• [Written task]: Beneath this instruction is a block of data; output from it exactly the lines that run from the one containing "node = Compound(children=solids)" through the one containing "depsgraph = bpy.context.evaluated_depsgraph_get()", inclusive.

(Rows from a 3D modeling dataset)
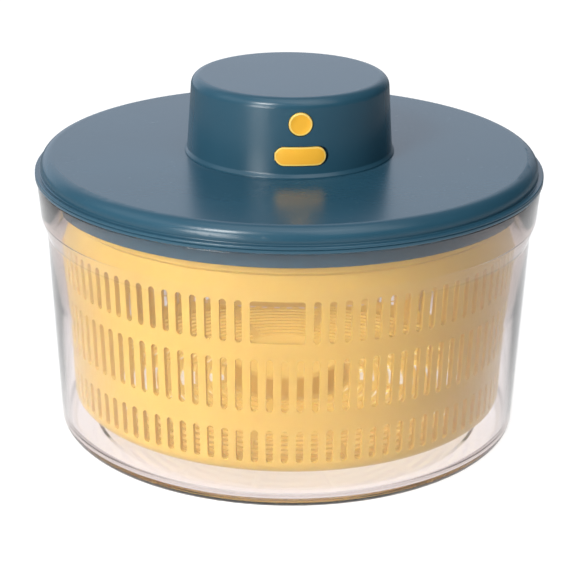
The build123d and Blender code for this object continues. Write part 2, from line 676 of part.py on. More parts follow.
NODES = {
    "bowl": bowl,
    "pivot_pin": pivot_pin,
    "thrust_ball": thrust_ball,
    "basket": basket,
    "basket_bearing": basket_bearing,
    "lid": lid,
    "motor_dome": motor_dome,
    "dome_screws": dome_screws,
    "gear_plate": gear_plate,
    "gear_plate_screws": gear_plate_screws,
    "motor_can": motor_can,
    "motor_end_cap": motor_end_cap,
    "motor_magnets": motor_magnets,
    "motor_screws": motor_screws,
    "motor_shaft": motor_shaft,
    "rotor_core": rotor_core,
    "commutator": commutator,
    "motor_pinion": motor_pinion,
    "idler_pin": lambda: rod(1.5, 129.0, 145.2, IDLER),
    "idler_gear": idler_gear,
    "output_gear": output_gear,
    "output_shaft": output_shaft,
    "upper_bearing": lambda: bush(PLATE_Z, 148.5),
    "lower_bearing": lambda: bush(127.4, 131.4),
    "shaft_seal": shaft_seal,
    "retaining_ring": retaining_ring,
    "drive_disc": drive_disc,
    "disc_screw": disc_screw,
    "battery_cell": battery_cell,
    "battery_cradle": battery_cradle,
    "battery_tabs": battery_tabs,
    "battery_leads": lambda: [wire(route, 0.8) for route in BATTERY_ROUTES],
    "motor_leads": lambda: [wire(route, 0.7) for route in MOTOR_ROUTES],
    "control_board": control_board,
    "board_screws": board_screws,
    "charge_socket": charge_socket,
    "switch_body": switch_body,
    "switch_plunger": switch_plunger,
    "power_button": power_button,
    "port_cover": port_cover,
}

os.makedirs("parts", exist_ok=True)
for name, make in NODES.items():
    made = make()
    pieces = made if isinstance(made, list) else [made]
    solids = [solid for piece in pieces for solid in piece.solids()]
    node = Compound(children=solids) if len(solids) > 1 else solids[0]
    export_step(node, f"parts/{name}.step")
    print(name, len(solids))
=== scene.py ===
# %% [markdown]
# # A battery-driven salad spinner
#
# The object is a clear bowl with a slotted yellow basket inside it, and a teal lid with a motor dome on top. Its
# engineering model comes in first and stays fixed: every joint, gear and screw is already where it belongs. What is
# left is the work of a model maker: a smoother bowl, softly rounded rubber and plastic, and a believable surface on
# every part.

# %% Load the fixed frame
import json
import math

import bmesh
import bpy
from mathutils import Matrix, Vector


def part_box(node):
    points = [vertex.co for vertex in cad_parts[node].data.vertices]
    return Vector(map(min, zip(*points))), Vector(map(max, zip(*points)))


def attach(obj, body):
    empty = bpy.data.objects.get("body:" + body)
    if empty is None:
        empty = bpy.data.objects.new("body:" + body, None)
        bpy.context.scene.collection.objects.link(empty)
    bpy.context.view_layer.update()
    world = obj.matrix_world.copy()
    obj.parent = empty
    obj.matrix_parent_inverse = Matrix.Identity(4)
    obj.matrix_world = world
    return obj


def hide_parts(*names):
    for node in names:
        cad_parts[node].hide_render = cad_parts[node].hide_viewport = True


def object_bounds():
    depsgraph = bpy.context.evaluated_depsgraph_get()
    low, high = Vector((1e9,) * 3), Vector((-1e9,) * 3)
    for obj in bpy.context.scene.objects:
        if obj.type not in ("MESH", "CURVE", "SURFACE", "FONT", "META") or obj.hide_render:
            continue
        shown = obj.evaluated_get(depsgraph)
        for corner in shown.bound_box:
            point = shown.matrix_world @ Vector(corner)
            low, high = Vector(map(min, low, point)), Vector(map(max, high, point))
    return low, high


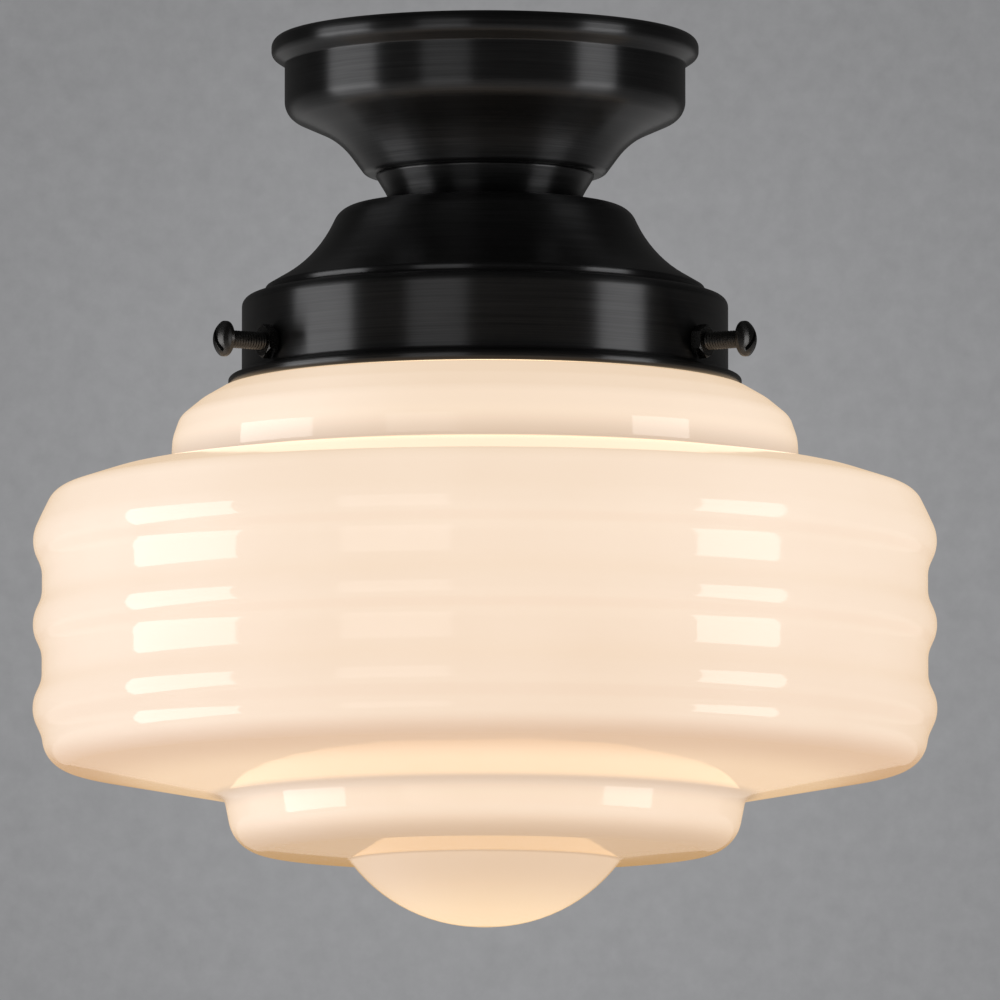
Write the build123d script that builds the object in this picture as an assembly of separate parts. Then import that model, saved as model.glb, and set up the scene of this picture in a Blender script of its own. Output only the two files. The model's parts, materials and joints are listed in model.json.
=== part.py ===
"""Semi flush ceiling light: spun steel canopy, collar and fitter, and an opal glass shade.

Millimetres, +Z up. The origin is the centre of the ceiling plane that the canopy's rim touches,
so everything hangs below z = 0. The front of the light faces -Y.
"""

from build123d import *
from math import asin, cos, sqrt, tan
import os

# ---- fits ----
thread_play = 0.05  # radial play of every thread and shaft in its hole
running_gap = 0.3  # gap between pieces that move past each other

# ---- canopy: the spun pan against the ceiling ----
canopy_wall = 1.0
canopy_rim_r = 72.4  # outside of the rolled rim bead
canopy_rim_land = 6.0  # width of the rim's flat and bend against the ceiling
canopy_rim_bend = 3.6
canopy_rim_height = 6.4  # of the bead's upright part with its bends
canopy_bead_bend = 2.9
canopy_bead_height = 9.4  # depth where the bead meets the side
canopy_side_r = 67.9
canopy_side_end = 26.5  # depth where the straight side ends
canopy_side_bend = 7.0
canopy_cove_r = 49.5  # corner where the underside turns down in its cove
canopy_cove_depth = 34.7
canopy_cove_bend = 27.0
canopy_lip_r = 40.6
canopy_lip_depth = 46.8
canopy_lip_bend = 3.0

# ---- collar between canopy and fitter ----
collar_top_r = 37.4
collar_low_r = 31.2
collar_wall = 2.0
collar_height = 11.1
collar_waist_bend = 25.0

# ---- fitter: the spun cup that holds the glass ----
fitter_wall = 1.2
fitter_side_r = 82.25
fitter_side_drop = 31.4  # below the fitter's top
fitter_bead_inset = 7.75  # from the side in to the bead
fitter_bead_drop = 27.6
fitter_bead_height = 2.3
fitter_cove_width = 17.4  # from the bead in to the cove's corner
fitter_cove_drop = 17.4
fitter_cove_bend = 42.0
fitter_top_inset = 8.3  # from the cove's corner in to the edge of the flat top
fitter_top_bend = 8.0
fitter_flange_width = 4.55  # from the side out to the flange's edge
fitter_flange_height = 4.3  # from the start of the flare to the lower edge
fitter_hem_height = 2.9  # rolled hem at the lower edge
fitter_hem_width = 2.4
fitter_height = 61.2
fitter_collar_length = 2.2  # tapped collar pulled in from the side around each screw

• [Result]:
    node = Compound(children=solids) if len(solids) > 1 else solids[0]
    export_step(node, f"parts/{name}.step")
    print(name, len(solids))
=== scene.py ===
# %% [markdown]
# # A battery-driven salad spinner
#
# The object is a clear bowl with a slotted yellow basket inside it, and a teal lid with a motor dome on top. Its
# engineering model comes in first and stays fixed: every joint, gear and screw is already where it belongs. What is
# left is the work of a model maker: a smoother bowl, softly rounded rubber and plastic, and a believable surface on
# every part.

# %% Load the fixed frame
import json
import math

import bmesh
import bpy
from mathutils import Matrix, Vector


def part_box(node):
    points = [vertex.co for vertex in cad_parts[node].data.vertices]
    return Vector(map(min, zip(*points))), Vector(map(max, zip(*points)))


def attach(obj, body):
    empty = bpy.data.objects.get("body:" + body)
    if empty is None:
        empty = bpy.data.objects.new("body:" + body, None)
        bpy.context.scene.collection.objects.link(empty)
    bpy.context.view_layer.update()
    world = obj.matrix_world.copy()
    obj.parent = empty
    obj.matrix_parent_inverse = Matrix.Identity(4)
    obj.matrix_world = world
    return obj


def hide_parts(*names):
    for node in names:
        cad_parts[node].hide_render = cad_parts[node].hide_viewport = True


def object_bounds():
    depsgraph = bpy.context.evaluated_depsgraph_get()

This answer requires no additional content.